## AIM OF THE TASK
Reproduce exactly the lines from the one containing "const sweater = new THREE.Group();" down to the one containing "bpy.data.objects.remove(obj)", including both of those lines, and nothing else.

>> START

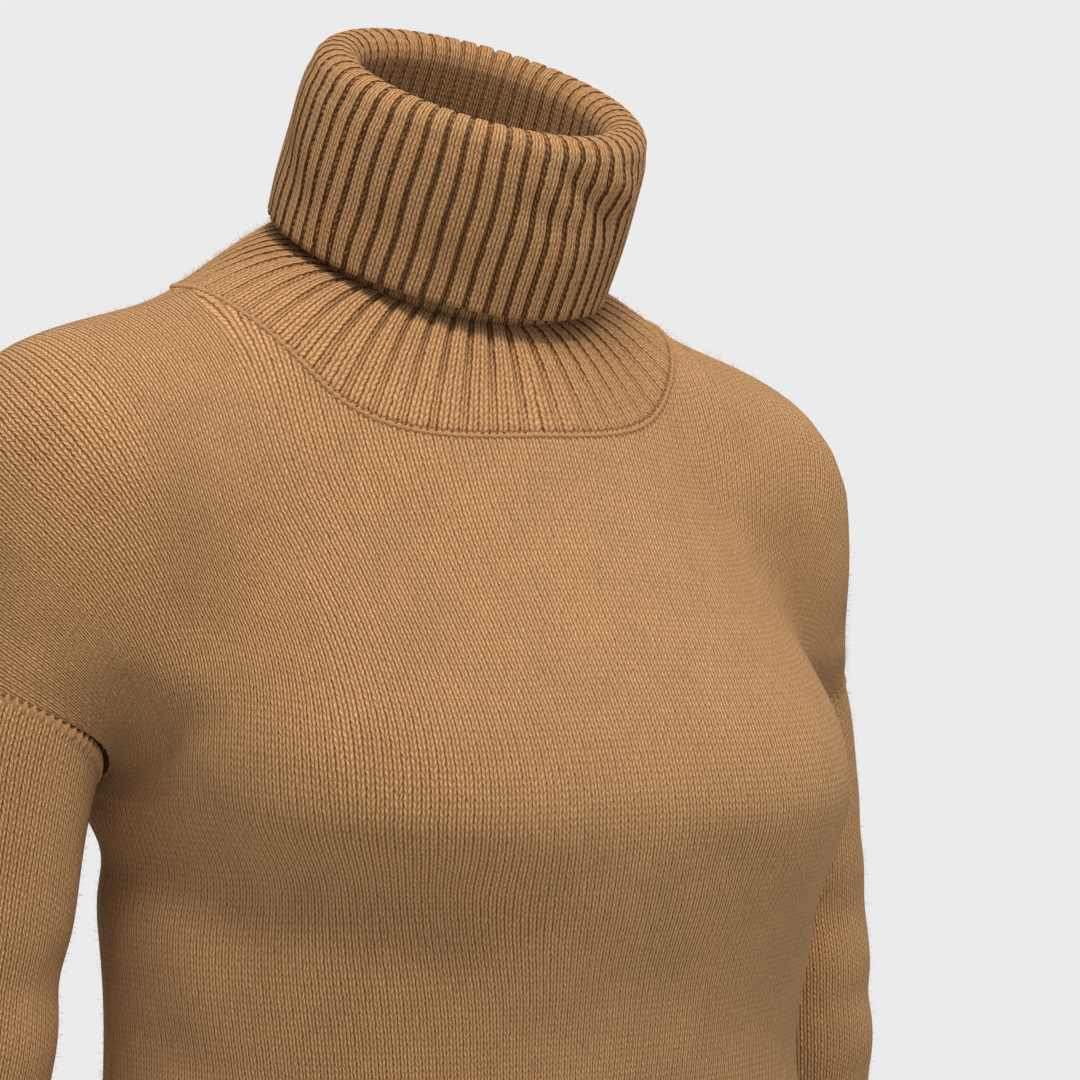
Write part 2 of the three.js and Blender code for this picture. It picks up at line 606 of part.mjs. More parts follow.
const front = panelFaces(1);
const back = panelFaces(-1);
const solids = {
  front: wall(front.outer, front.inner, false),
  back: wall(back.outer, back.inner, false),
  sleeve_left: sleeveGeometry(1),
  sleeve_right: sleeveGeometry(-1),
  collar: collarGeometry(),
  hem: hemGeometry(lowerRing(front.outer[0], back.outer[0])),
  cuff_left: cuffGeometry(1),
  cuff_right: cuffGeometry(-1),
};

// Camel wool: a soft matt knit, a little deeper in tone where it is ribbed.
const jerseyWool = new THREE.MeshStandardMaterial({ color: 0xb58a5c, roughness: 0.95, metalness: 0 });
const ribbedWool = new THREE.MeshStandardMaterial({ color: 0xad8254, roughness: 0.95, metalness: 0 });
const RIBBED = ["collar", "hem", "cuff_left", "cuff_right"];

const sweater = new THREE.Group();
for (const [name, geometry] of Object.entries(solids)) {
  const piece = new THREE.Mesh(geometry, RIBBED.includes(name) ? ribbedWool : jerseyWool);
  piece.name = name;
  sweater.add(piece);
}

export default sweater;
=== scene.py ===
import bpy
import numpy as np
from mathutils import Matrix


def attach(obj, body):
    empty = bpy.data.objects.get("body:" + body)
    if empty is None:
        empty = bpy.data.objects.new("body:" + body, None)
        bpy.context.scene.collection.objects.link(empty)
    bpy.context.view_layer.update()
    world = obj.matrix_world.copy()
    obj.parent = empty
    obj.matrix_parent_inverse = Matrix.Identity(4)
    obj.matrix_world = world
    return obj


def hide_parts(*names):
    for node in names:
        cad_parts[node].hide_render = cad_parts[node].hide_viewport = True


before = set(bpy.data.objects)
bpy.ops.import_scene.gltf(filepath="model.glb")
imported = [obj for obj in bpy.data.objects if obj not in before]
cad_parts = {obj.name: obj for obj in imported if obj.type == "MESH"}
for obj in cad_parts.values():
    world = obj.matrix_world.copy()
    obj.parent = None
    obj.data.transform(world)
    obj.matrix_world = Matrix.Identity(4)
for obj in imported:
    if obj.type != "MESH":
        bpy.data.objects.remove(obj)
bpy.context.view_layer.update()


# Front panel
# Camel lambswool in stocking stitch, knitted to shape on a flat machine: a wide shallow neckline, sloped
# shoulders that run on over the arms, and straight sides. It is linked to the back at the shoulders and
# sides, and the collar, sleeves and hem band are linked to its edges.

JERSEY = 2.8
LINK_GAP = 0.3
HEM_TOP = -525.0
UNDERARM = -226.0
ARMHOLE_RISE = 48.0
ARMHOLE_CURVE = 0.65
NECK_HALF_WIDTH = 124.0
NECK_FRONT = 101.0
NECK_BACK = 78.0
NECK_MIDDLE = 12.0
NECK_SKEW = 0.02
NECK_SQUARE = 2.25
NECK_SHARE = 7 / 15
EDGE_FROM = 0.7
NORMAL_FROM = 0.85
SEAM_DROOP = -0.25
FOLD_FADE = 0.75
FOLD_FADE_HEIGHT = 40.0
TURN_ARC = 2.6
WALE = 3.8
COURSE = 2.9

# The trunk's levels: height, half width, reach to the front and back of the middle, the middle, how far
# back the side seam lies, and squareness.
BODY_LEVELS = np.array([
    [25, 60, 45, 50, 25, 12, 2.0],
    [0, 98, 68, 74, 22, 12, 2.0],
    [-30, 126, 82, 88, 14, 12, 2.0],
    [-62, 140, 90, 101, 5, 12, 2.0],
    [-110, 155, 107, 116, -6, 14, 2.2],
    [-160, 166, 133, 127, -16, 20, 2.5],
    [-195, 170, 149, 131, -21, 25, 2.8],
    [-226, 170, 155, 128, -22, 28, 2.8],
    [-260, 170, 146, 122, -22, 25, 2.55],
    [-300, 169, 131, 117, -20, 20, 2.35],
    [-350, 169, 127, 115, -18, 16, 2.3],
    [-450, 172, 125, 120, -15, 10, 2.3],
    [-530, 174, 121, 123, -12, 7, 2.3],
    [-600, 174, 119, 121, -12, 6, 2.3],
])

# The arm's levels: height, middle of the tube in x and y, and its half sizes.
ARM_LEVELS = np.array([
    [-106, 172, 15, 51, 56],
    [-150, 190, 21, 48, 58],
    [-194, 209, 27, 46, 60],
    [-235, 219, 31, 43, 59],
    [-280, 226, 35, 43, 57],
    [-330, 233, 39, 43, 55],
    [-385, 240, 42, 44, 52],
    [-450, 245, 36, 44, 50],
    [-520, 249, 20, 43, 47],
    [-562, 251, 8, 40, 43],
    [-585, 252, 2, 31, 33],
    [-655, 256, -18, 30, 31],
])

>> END

## RESPONSE TO THE EXERCISE
const sweater = new THREE.Group();
for (const [name, geometry] of Object.entries(solids)) {
  const piece = new THREE.Mesh(geometry, RIBBED.includes(name) ? ribbedWool : jerseyWool);
  piece.name = name;
  sweater.add(piece);
}

export default sweater;
=== scene.py ===
import bpy
import numpy as np
from mathutils import Matrix


def attach(obj, body):
    empty = bpy.data.objects.get("body:" + body)
    if empty is None:
        empty = bpy.data.objects.new("body:" + body, None)
        bpy.context.scene.collection.objects.link(empty)
    bpy.context.view_layer.update()
    world = obj.matrix_world.copy()
    obj.parent = empty
    obj.matrix_parent_inverse = Matrix.Identity(4)
    obj.matrix_world = world
    return obj


def hide_parts(*names):
    for node in names:
        cad_parts[node].hide_render = cad_parts[node].hide_viewport = True


before = set(bpy.data.objects)
bpy.ops.import_scene.gltf(filepath="model.glb")
imported = [obj for obj in bpy.data.objects if obj not in before]
cad_parts = {obj.name: obj for obj in imported if obj.type == "MESH"}
for obj in cad_parts.values():
    world = obj.matrix_world.copy()
    obj.parent = None
    obj.data.transform(world)
    obj.matrix_world = Matrix.Identity(4)
for obj in imported:
    if obj.type != "MESH":
        bpy.data.objects.remove(obj)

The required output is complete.